Emprata found that over 99% of comments from international addresses were against repeal:
International Comments: An unusually large volume of comments (1.72 million [again, out of about 22 million]) are attributed to international addresses, which we did not verify. The vast majority of those comments (99.4%) oppose repealing Title II.
Their analysis of duplicative comments also indicated a correlation to being against repeal of the net neutrality restrictions.
Duplicative Comments: 9.93 million comments were filed from submissions listing the same physical address and email, indicating that many entities filed multiple comments. This was more prevalent in comments against repeal of Title II (accounting for 82% of the total duplicates), with a majority of duplicate comments associated with email domains from FakeMailGenerator.com.
The bottom line finding from the Emprata survey is shown in this graphic. If the “fake mail generator” comments are removed from the data set, comments favor repeal by about 61.3% to 38.1%.

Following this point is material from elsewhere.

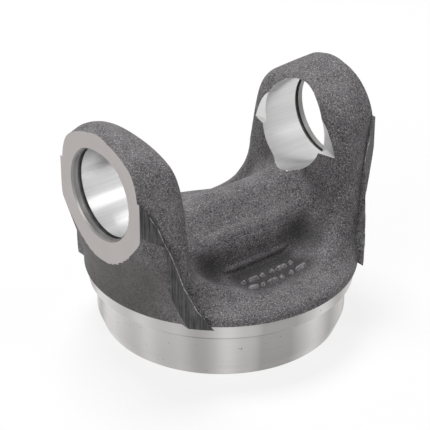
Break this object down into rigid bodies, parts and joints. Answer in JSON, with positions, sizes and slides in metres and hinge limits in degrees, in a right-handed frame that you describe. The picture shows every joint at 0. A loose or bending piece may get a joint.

Some of the findings by Kao and Emprata were the same; e.g., that a lot more of the comments for repeal were made using form templates (of the kind that activist sites provide for their subscribers).
In light of all of the analysis done by both Kao and Emprata, this would suggest an overall picture in which those who favor repeal were more likely to be single, trackable individuals who expressed their opinion through a form submission, while those who are against repeal were more likely to submit personally written comments via disposable non-trackable addresses; to submit duplicate comments; and to make comments from international addresses.
Your choice how to interpret this information. Welcome to the brave new world of battle-bots in the public-comments process for federal regulations.